Secondly, whilst the investment loan rate could be higher than other advertised loan rates, you can claim a tax deduction on your interest payments because it’s an investment loan — you can’t do this with the home loan.

Considerations to be made if you’re looking at a pivot loan or loan reducer mortgage

There are important financial factors to consider with Pivot Loans and Loan Reducer Mortgages.

When considering if a pivot loan is right for you, you’ll need to look at:

  • Your marginal tax rate and taxable income. Increasing the amount of interest you pay on an investment loan can increase your deductions at tax time. This has the potential to reduce your taxable income enough to lower your marginal tax rate. For example, reducing your marginal tax rate from 45% to 37% would have a huge beneficial impact on your tax liability. You may be paying more in interest costs, but it could be well worth it to significantly lower your marginal tax rate.

  • Your cashflow needs. Reducing your tax liability is a standout benefit of a Loan Reducer Mortgage, but you need to consider whether your cashflows needs can accommodate the interest expense. Depending on your employment structure, you may not reap the benefits until tax time. This means you may need to be outlaying more cash to cover the investment loan throughout the year, without seeing the payoff until after your tax return is completed.

 

Pros and cons of loan reducer mortgage

Pros

Lower Interest rates:

access to lower interest rates can be advantageous in repaying your home quicker

Bundled Deal:

By having your owner-occupied loan and investment loan in the one package deal could save you time, fees and make it easier to manage your finances

Tax Advantages:

By pouring more of your interest into the investment loan cup, you can utilise more of the tax deductibility on your overall repayments.

Obstacles

Fees and charges:

Not only will the pivot loans themselves hold fees and charges but you may also be charged if moving to a pivot loan setup requires refinancing.

Product Restrictions:

These types of loan facilities are only offered by specialised lenders, which could mean moving from your trusted current lender. In addition, they’re only accessible to investment borrowers – if you only have a home loan then you can’t access a pivot loan or loan reducer mortgage

Guidelines and Rules:

Any financial product or service in Australia is governed by a strict set of rules, however pivot loans operate within a strict set of guidelines set by the Australian Taxation Office (ATO). The ATO stipulates that after two years, the lender must review your loan portfolio which could mean further adjustments to your interest rates.

Other rules include:

1. An automatic recalculation of your interest rate if:
a) The lender’s standard variable rate for either type of loan is adjusted
b) The lender varies its target rate
c) You advance your new loan or refinanced loan
d) You substantially repay either your home loan or investment loan (which is entirely impossible if you’re accessing such low interest rates)

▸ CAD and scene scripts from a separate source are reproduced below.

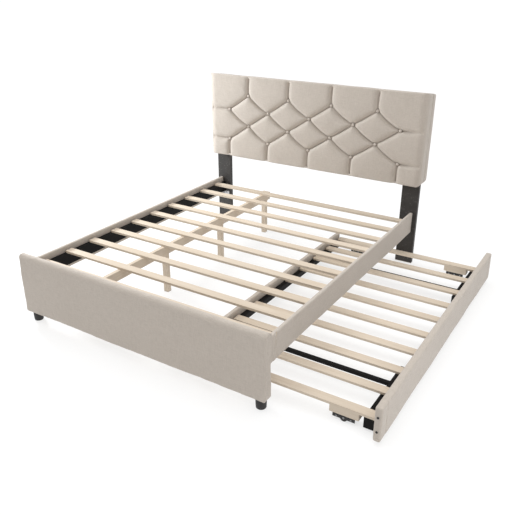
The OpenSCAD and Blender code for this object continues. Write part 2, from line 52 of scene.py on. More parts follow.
class Wire:
    """A node's output that can stand in a sum: each operator adds the Math node for it."""

    def __init__(self, look, socket):
        self.look, self.socket = look, socket

    def maths(self, operation, *values):
        return self.look.node("ShaderNodeMath", {"operation": operation}, dict(enumerate(values)))

    def __add__(self, other):
        return self.maths("ADD", self, other)

    def __sub__(self, other):
        return self.maths("SUBTRACT", self, other)

    def __rsub__(self, other):
        return self.maths("SUBTRACT", other, self)

    def __mul__(self, other):
        return self.maths("MULTIPLY", self, other)

    def __pow__(self, other):
        return self.maths("POWER", self, other)

    __radd__, __rmul__ = __add__, __mul__

    def sin(self):
        return self.maths("SINE", self)

    def over(self, level):
        return self.maths("GREATER_THAN", self, level)

    def held(self):
        return self.look.node("ShaderNodeClamp", values={"Value": self})


class Tree:
    """A shader's nodes, with the one way of adding a node to them."""

    def __init__(self, tree):
        self.tree = tree

    def node(self, kind, settings=None, values=None, out=0):
        made = self.tree.nodes.new(kind)
        for name, value in (settings or {}).items():
            if name == "stops":
                while len(made.color_ramp.elements) < len(value):
                    made.color_ramp.elements.new(0.5)
                for element, (position, colour) in zip(made.color_ramp.elements, value):
                    element.position, element.color = position, (*colour, 1.0)
            else:
                setattr(made, name, value)
        self.feed(made, values or {})
        return Wire(self, made.outputs[out])

    def feed(self, node, values):
        for name, value in values.items():
            if isinstance(value, Wire):
                self.tree.links.new(value.socket, node.inputs[name])
            else:
                node.inputs[name].default_value = value


class Look(Tree):
    """A material for one finish."""

    def __init__(self, name, roughness, **fixed):
        self.material = bpy.data.materials.new(name)
        self.material.use_nodes = True
        super().__init__(self.material.node_tree)
        self.shader = self.tree.nodes["Principled BSDF"]
        self.shader.inputs["Roughness"].default_value = roughness
        for socket, value in fixed.items():
            self.shader.inputs[socket.replace("_", " ")].default_value = value
        self.place = self.node("ShaderNodeTexCoord", out="Object")

    def along(self, axis):
        """The distance along one axis of the object."""
        return self.node("ShaderNodeSeparateXYZ", values={0: self.place}, out="XYZ".index(axis))

    def noise(self, scale, stretch=(1, 1, 1), detail=3.0, roughness=0.5):
        place = self.place
        if stretch != (1, 1, 1):
            place = self.node("ShaderNodeMapping", values={"Vector": place, "Scale": stretch})
        return self.node("ShaderNodeTexNoise", values={
            "Vector": place, "Scale": scale, "Detail": detail, "Roughness": roughness})

    def mix(self, share, first, second, blend="MIX"):
        """Mixes two colours. A colour is three numbers or a wire."""
        first, second = (c if isinstance(c, Wire) else (*c, 1.0) for c in (first, second))
        return self.node("ShaderNodeMix", {"data_type": "RGBA", "blend_type": blend},
                         {0: share, 6: first, 7: second}, out=2)

    def finish(self, colour, roughness=None, height=None, depth=0.001, strength=1.0):
        values = {"Base Color": colour if isinstance(colour, Wire) else (*colour, 1.0)}
        if roughness is not None:
            values["Roughness"] = roughness
        if height is not None:
            values["Normal"] = self.node("ShaderNodeBump", values={
                "Height": height, "Distance": depth, "Strength": strength}, out="Normal")
        self.feed(self.shader, values)
        return self.material


def linen(name, light, dark):
    """A heathered plain weave: slubs run both ways, and the yarns cross every 3 mm."""
    look = Look(name, 0.88, Sheen_Weight=0.25, Sheen_Roughness=0.45, Specular_IOR_Level=0.25)
    yarn = 2 * math.pi / 0.003
    x, y, z = ((look.along(axis) * yarn).sin() for axis in "XYZ")
    weave = x * z + y * (x + z)
    slubs = look.noise(1.0, (420, 420, 30)) + look.noise(1.0, (30, 420, 420)) \
        + look.noise(1.0, (420, 30, 420))
    cloud = look.noise(3.0, detail=2.0)
    colour = look.mix((slubs * 1.5 - 1.75 + weave * 0.06).held(), dark, light)
    colour = look.mix(cloud * 0.35, colour, look.mix(1.0, colour, (0.93, 0.92, 0.91), "MULTIPLY"))
    return look.finish(colour, 0.8 + slubs * 0.06, weave * 0.5 + slubs, 0.00035, 0.55)


fabric = linen("oatmeal_linen", (0.605, 0.544, 0.483), (0.50, 0.444, 0.389))


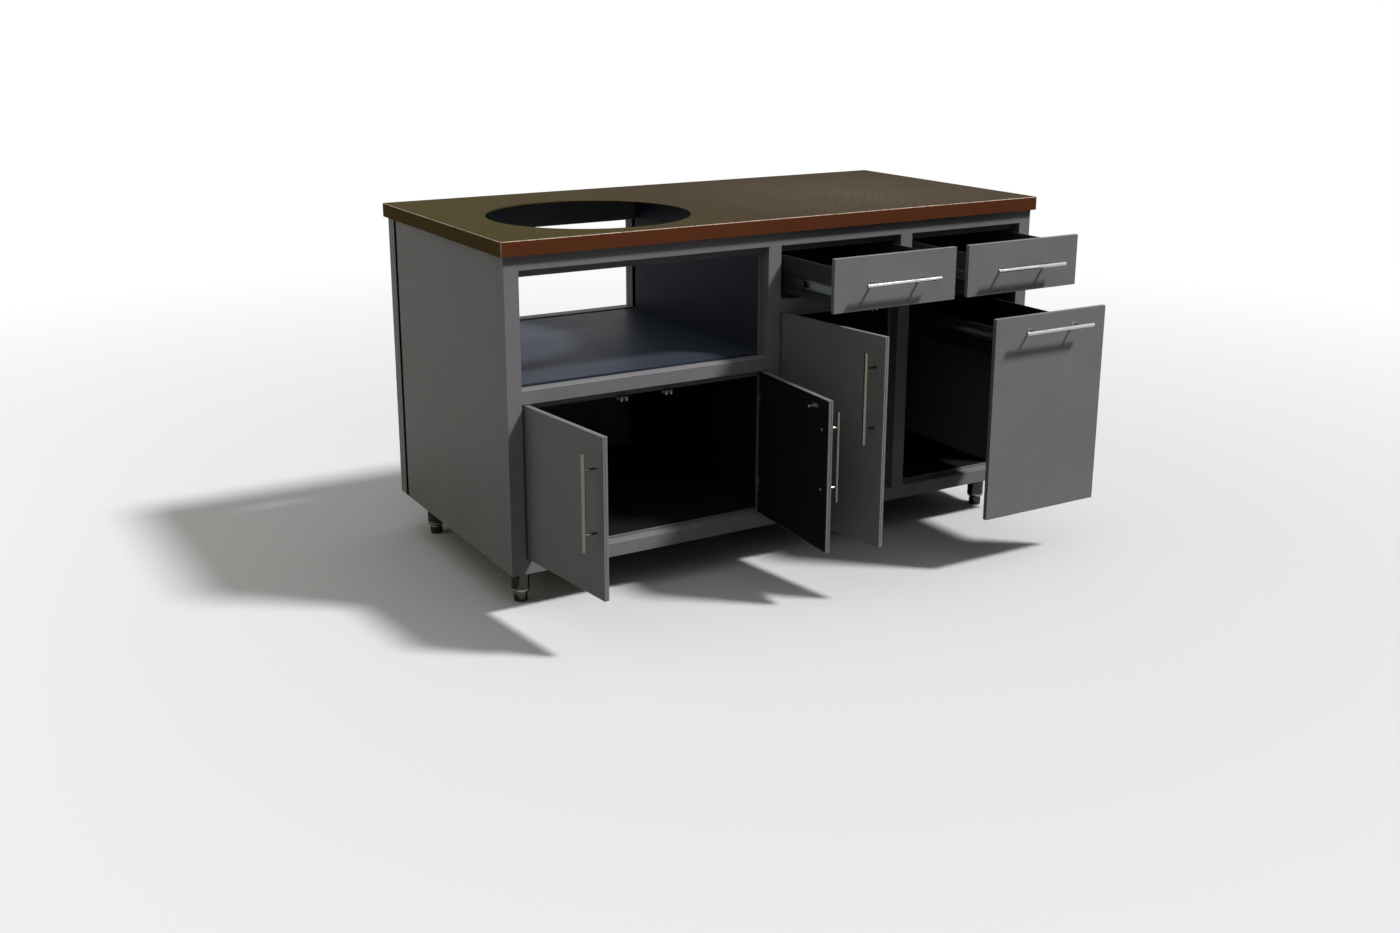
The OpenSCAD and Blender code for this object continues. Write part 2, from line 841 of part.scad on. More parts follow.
module drawer_a_handle() {
    drawer_handle(0);
}

module drawer_a_screws() {
    drawer_screws(0);
}

module drawer_a_slide_inner() {
    slide_inner(0);
}

module drawer_a_slide_mid() {
    slide_mid(0);
}

module drawer_b_front() {
    drawer_front(1);
}

module drawer_b_box() {
    drawer_box(1);
}

module drawer_b_handle() {
    drawer_handle(1);
}

module drawer_b_screws() {
    drawer_screws(1);
}

module drawer_b_slide_inner() {
    slide_inner(1);
}

module drawer_b_slide_mid() {
    slide_mid(1);
}

module deep_front() {
    drawer_front(2);
}

module deep_box() {
    drawer_box(2);
}

module deep_channels() {
    side_channels(2);
}

module deep_handle() {
    drawer_handle(2);
}

module deep_screws() {
    drawer_screws(2);
}

module deep_slide_inner() {
    slide_inner(2);
}

module deep_slide_mid() {
    slide_mid(2);
}

counter_top();
counter_stiffeners();
front_stiles();
front_rails();
inner_rails();
rear_stiles();
rear_rails();
side_panel_left();
side_panel_right();
side_liners();
partition_left();
partition_right();
niche_shelf();
floor_pans();
rear_panel_left();
rear_panel_right();
stop_bars();
base_runners();
legs();
catches();
slide_outers();
hinge_frame_leaves();
foot_front_left();
foot_front_right();
foot_rear_left();
foot_rear_right();
door_left();
handle_left();
screws_left();
hinge_leaves_left();
strike_left();
door_right();
handle_right();
screws_right();
hinge_leaves_right();
strike_right();
door_mid();
handle_mid();
screws_mid();
hinge_leaves_mid();
strike_mid();
drawer_a_front();
drawer_a_box();
drawer_a_handle();
drawer_a_screws();
drawer_a_slide_inner();
drawer_a_slide_mid();
drawer_b_front();
drawer_b_box();
drawer_b_handle();
drawer_b_screws();
drawer_b_slide_inner();
drawer_b_slide_mid();
deep_front();
deep_box();
deep_channels();
deep_handle();
deep_screws();
deep_slide_inner();
deep_slide_mid();
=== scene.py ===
"""Looks of the outdoor kitchen island: powder coated cabinet, hammered counter, doors, drawers and legs.

Everything is in metres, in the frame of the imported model: X to the right along the front, Y to the back
and Z up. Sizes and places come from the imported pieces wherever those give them.
"""

import json
import logging
import math
from collections.abc import Callable, Iterator, Sequence
from contextlib import contextmanager
from dataclasses import dataclass
from enum import Enum
from functools import cache, reduce

import bpy
from bpy.types import Light, Material, Node, NodeSocket, NodeTree, Object, World
from mathutils import Matrix, Vector


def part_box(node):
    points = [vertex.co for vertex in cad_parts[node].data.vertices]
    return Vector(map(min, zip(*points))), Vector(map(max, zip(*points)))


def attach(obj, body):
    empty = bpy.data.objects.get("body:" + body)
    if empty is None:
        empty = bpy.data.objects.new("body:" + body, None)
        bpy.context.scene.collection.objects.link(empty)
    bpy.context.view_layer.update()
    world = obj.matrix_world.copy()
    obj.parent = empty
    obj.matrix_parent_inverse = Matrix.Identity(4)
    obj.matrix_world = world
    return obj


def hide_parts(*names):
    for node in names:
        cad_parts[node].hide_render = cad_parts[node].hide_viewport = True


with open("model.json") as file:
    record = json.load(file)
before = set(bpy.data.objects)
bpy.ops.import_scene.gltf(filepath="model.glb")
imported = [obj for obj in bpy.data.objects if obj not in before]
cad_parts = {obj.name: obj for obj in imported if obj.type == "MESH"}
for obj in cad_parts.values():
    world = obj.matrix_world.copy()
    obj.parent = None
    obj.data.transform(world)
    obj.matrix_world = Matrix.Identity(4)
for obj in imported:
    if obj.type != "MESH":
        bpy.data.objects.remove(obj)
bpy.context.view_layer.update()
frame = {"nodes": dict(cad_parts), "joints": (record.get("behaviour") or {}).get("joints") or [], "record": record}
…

2. Your home loan or investment loan can’t form part of a linked loan or split loan facility, be cross-collateralised or involve capitalisation of interest.

Got a question about pivot loans or loan reducer mortgage?

Does every lender offer Pivot Loans or Loan Reducer Mortgages?

Unfortunately, not all lenders offer these specialised products. This in itself can present a setback, as the benefits of accessing a pivot loan could be eroded by the fees and charges of switching both loans to a new lender.

Am I eligible for a Pivot Loan?

At the end of the day, pivot loans or loan reducer mortgages are still just loans. This means you will need to follow an application process, be subject to approval and involve fees and charges like any other loan. You’ll need to be assessed by the lender and meet their eligibility requirements which, similar to most credit products, may differ from one lender to another.

Am I guaranteed to save money?

Just because there are notable benefits to having a correctly structured pivot loan does not mean you will necessarily be better off. There are many factors that can impact this and your entire financial situation needs to be assessed before you can truly know if this product type will work for you.

Are they legal?

Anything that seems nearly too good to be true can also raise suspicion. Rest assured, the Australian Tax Office released its Product Ruling PR 2015/2 in March of 2015 and gave Pivot Loans the green light to proceed.